В последнем номере «Ревю де Франс» помещен короткий рассказ Морана «Музей Рогаткина» – правдивая, по-видимому, история о каком-то василеостровском чудаке, которому удалось до самых последних лет утаить от большевиков свои богатства и коллекции и который был выдан случайно, поденщицей, подсмотревшей, как он ночью обливал керосином и жег кошек, называя одну Чичериным, другую Зиновьевым и т. д.

Об этом рассказе не стоило бы говорить, если бы в нем не было чудесного описания Петербурга.

Те, кто видели Петербург в недавнее время, знают, что трудно вспоминать о нем без волнения и горечи, и что от разорения, от обнищания этот город ничего не потерял в красоте своей – «этот, может быть, прекраснейший город в Европе», как замечает Моран. Москва разбухла и как бы «обнаглела» от своего неожиданного торжества. Петербург замер, и уже теперь он достоин был бы стать местом паломничеств – если не исторических, то хоть эстетических. Впрочем, одно от другого неотделимо. Моран пишет:

«Чувствуешь, что этот обреченный город медленно гниет на своих ста тысячах свай, – как сгнили сто тысяч рабочих, согнанных сюда Петром Великим, – что он падает в скользкую могилу невского устья.

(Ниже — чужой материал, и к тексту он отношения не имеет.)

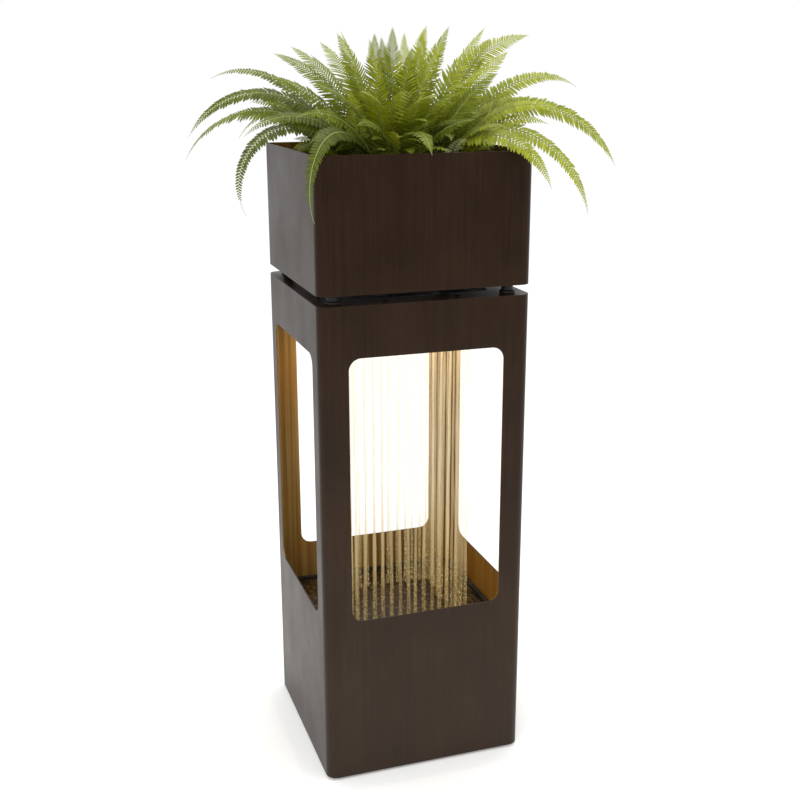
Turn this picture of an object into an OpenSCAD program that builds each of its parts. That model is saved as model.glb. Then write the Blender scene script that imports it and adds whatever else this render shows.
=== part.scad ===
// Lighted rain column fountain: a square sheet-metal tower with a window in each side, a water
// basin with a pump, a rain tray with nozzles and light bars under the deck, and a planter
// box with a fern standing on four standoffs. Millimetres, +Z up, floor at Z 0, front is -Y.

/* [Tower] */
// Width and depth of the tower and of the planter box
body_w = 350; // [300:1:420]
// Thickness of the sheet metal
sheet = 2; // [1:0.5:4]
// Outer radius of the vertical edges
corner_r = 18; // [8:1:40]
// Height of the tower shell
shell_h = 812; // [600:1:1000]
// Height of the foot pads under the shell
foot_h = 5; // [3:1:20]
// Diameter of a foot pad
foot_d = 20; // [12:1:40]
// Distance of the foot pads from the centre lines
foot_at = 152; // [120:1:155]
// Width of each window
window_w = 258; // [180:1:290]
// Window sill above the floor
window_z0 = 291; // [200:1:400]
// Window head above the floor
window_z1 = 735; // [600:1:760]
// Corner radius of the windows
window_r = 20; // [5:1:40]
// Width of the square hole in the deck and in the base frame
deck_open = 250; // [200:1:260]
// Thickness of the base frame plate
base_t = 3; // [2:0.5:6]

/* [Basin] */
// Height of the basin rim above the floor
basin_z1 = 224; // [180:1:270]
// Height of the inside floor of the basin
basin_z0 = 77; // [60:1:120]
// Half width of the basin inside
basin_in = 160; // [120:1:162]
// Wall thickness of the basin
basin_t = 3; // [2:0.5:5]
// Half width of the basin lip
basin_lip = 168; // [164:0.5:172]

/* [Rain tray] */
// Outer half width of the rain tray
tray_out = 138; // [120:1:145]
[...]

– Это не Венеция… Это Равенна.

– Скажите, как Уэллс: Пестум.

Мы утешали себя: “Что осталось от Вавилона, который был больше Парижа?”»

2

Петербургские повести Гоголя, только что вышедшие в прекрасном французском переводе Б. Шлецера, должны были бы стать главным событием французского литературного сезона. Я пишу «должны были бы», не уверен, что это случится.

Выбор, сделанный переводчиком, – «Шинель», «Нос», «Невский проспект» – нельзя не одобрить, в особенности выбор «Носа». Это, конечно, одна из самых «интернациональных» гоголевских историй. В отношении «Шинели» закрадываются сомнения. После Достоевского, и даже после Чехова, ее достоинства могут показаться тусклыми, не потому чтобы это была литература более низкого качества, а так же, как никому не понравится Глинка после Мусоргского. «Шинель», сыгравшая такую огромную роль в русской жизни прошлого столетия, – одно из тех произведений Гоголя, которые теряют половину своего очарования вне эпохи и среды. Элемент «вечного и вневременного» в «Шинели» приправлен тысячью бытовых подробностей, непонятных и незаметных без комментария. Комментарий же надо иметь в голове готовым – «объяснительные примечания», конечно, ни к чему. Надо знать, что такое николаевское министерство, и надо хотя бы видеть одно из тех невысоких и длинных желтых «правительственных зданий», которыми украшен Петербург. Без этого исчезает аромат и привкус повести.

Что должно было бы поразить новых читателей Гоголя – и что, может быть, впервые в новом переводе передано – это «густота», насыщенность гоголевского письма, невероятное богатство его воображения, за которым почти не поспевает перо. Мне кажется, что в этом у Гоголя нет соперников в мировой литературе, и самые прославленные страницы описаний рядом со страницей Гоголя – бледны и невыразительны. Сравните, как одевается Облонский в «Анне Карениной» и Чичиков в «Мертвых душах». Может быть, у Толстого больше меры. Но читая Гоголя, чувствуешь, что нескольких его строк хватило бы на целую страницу другому писателю. О Достоевском и говорить нечего. Гоголь безмерно щедрее и выразительнее его. Это – колдовство, другого слова нет.